As with the plot you made by hand, you will need to multiply the final result by 50 because of the initial dilution that you made. The function to multiply is the asterisk (*) as in “5 * 3”.
If the code runs without errors, change the eval=FALSE to eval=TRUE.

average.whole <- mean(whole.conc)

average.skim <- mean(skim.conc)
undiluted.whole <-average.whole * 50
undiluted.skim <-average.skim * 50

Plot the line

Check to see that the following code runs.
If it runs, change the eval=FALSE to eval=TRUE

replayPlot(recordedPlot) # leave this line alone
abline(lin.regression)

recordedPlot <- recordPlot() # leave this line alone

Add milk samples to standard curve

Here, we will add points (of different colors) to the plot. Make sure you know which one is which color so you can describe it in the caption for this figure in your lab report.

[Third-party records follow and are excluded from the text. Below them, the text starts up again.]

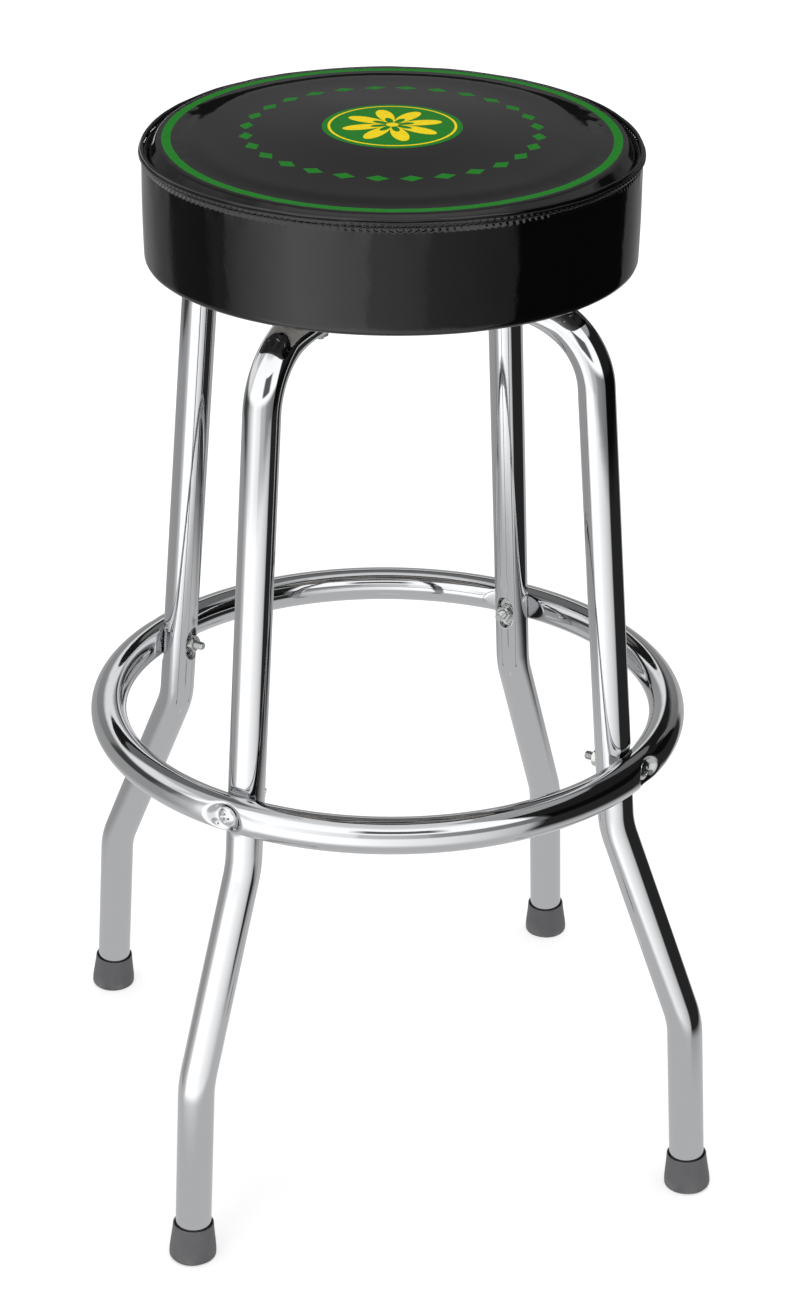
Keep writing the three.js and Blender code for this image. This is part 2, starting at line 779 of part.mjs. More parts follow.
function addSwivel() {
  const plate = makeSwivelPlate();
  place(stool, 'swivel_lower_plate', plate, darkSteel, 0, 0, swivelBottom);
  const upper = place(stool, 'swivel_upper_plate', plate, darkSteel, 0, 0, swivelTop);
  upper.rotation.x = Math.PI;
  place(stool, 'swivel_rivet', makeRivet(), zinc, 0, 0, midSwivel);
  place(stool, 'ball_cage', makeCage(), zinc, 0, 0, midSwivel);
  const ball = new THREE.SphereGeometry(ballRadius, swivel.ballSides, swivel.ballSides / 2);
  for (let i = 0; i < swivel.ballCount; i++) {
    const angle = ballAngle(i);
    const x = swivel.raceRadius * Math.cos(angle);
    const y = swivel.raceRadius * Math.sin(angle);
    place(stool, `race_ball_${String(i + 1).padStart(2, '0')}`, ball, bearingSteel, x, y, midSwivel);
  }
}

function addSeat() {
  place(stool, 'seat_board', makeSeatBoard(), plywood);
  place(stool, 'seat_foam', makeFoamPad(), foam);
  place(stool, 'seat_top_cover', makeTopCover(), vinyl);
  place(stool, 'seat_side_band', makeSideBand(), vinyl);
  place(stool, 'seat_welt', makeWelt(), vinyl, 0, 0, seat.rimHeight + seat.weltLift);
}

addFrame();
addCornerPieces();
addSwivel();
addSeat();

export default stool;
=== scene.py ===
"""A swivelling workshop stool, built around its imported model.

Two chromed tube hoops cross below a round padded seat in gloss black vinyl, with a foot ring bolted outside the
legs. Shapes are worked out in millimetres, and go into their meshes in metres.
"""

import math

import bpy
import numpy as np
from mathutils import Matrix, Vector


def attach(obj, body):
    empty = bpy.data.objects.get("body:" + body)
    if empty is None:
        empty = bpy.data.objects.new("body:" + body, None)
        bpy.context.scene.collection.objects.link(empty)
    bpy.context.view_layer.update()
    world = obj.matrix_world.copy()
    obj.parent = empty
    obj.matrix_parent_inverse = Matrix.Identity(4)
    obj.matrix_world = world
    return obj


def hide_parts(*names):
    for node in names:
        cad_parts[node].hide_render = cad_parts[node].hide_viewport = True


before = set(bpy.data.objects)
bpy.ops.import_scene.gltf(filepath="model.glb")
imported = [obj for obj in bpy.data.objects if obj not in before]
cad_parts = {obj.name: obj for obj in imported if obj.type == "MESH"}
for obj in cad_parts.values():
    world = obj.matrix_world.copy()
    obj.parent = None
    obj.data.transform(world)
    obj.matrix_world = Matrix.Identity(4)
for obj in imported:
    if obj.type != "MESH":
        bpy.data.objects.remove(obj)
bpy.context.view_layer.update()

METRE = 0.001
CORNERS = {"back_right": 45, "back_left": 135, "front_left": 225, "front_right": 315}

# The frame's measures in millimetres, as in the model
GAP = 0.3
TUBE_RADIUS = 12.7
TUBE_WALL = 1.2
RUN_TOP = 657.0
RUN_HALF = 7.0
RING_HEIGHT = 329.7
RING_RADIUS = 202.976
RING_SADDLE = 194.276
LEG_SADDLE = 193.976
HEAD_SEAT = 207.676
NUT_SEAT = 178.076
FOOT = (261.5, 0.0)
LOWER_KINK = (251.7, 138.5)
UPPER_KINK = (189.7, RING_HEIGHT - 48.4)
SHOULDER = 156.0
BEND_RADII = (60, 60, 51)

# The seat's measures, as the photograph shows them. LEAN is a slope, and it rises towards FULLER_SIDE.
RIM_HEIGHT = 742.0
SEAT_BOTTOM = 669.0
SEAT_RADIUS = 167.4
CROWN_EDGE = 164.0
STITCH_LEVEL = 739.0
STITCHES = 224
EDGE_RISE = 8.7
LEAN = 0.035
FULLER_SIDE = math.radians(76.2)

# How many times different waves go round the seat
SEAM_WAVES = (7, 11, 17, 23, 31)
GATHER_WAVES = (29, 37, 43, 53, 61)

VINYL_BLACK = (0.0028, 0.0028, 0.0031)


# ---- camera

CAMERA_PLACE = (-0.4510, -1.8378, 1.2856)


def add_object(name, data):
    added = bpy.data.objects.new(name, data)
    bpy.context.scene.collection.objects.link(added)
    return added


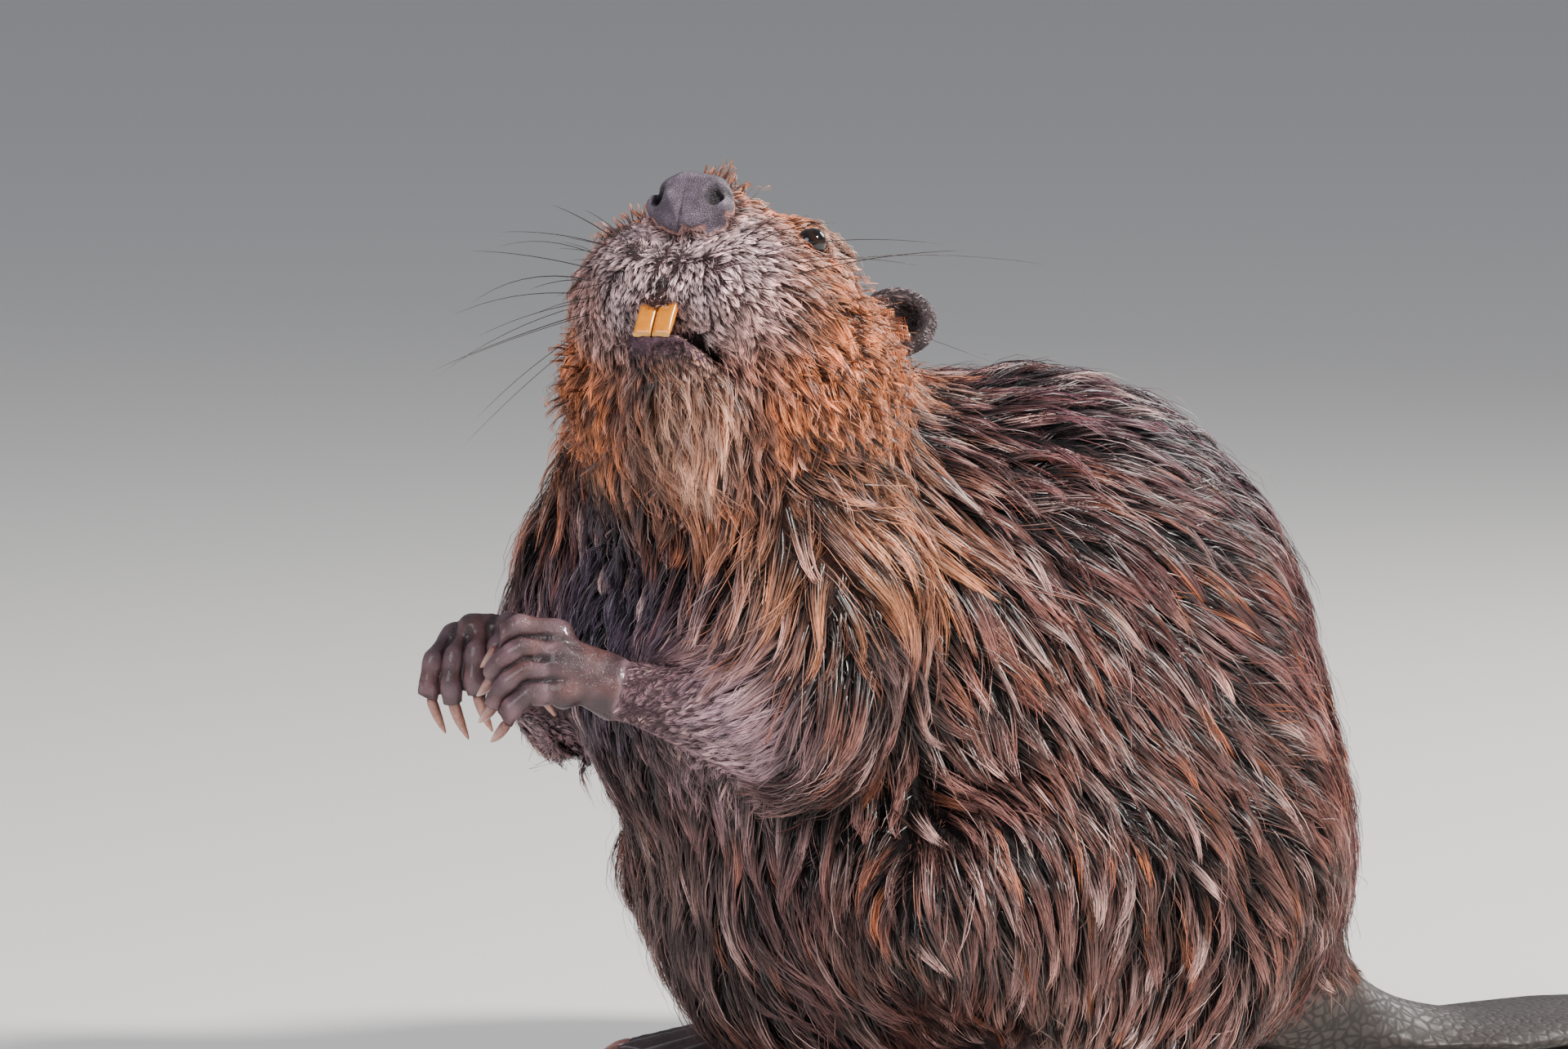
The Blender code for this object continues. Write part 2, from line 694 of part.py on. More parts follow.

Check to see that the following code runs.
Read the code to figure out which color is used for which type of milk.
If it runs, change the eval=FALSE to eval=TRUE

replayPlot(recordedPlot) # leave this line alone
points(x=skim.conc, y=skim.abs, col='blue', pch=16)
points(x=whole.conc, y=whole.abs, col='red', pch=16)

For your lab report

Copy and paste the graph into your lab report which you will turn in. Go to the lower right pane and click Export and then Copy to Clipboard. Then paste it into your lab report. If you don’t have a graph, you may need to follow the instructions at the very beginning of this document.
Recompile this document by clicking Knit then Knit to html. Save a copy of the resulting HTML file on your computer. You won’t be turning this in, but it may be useful to refer to.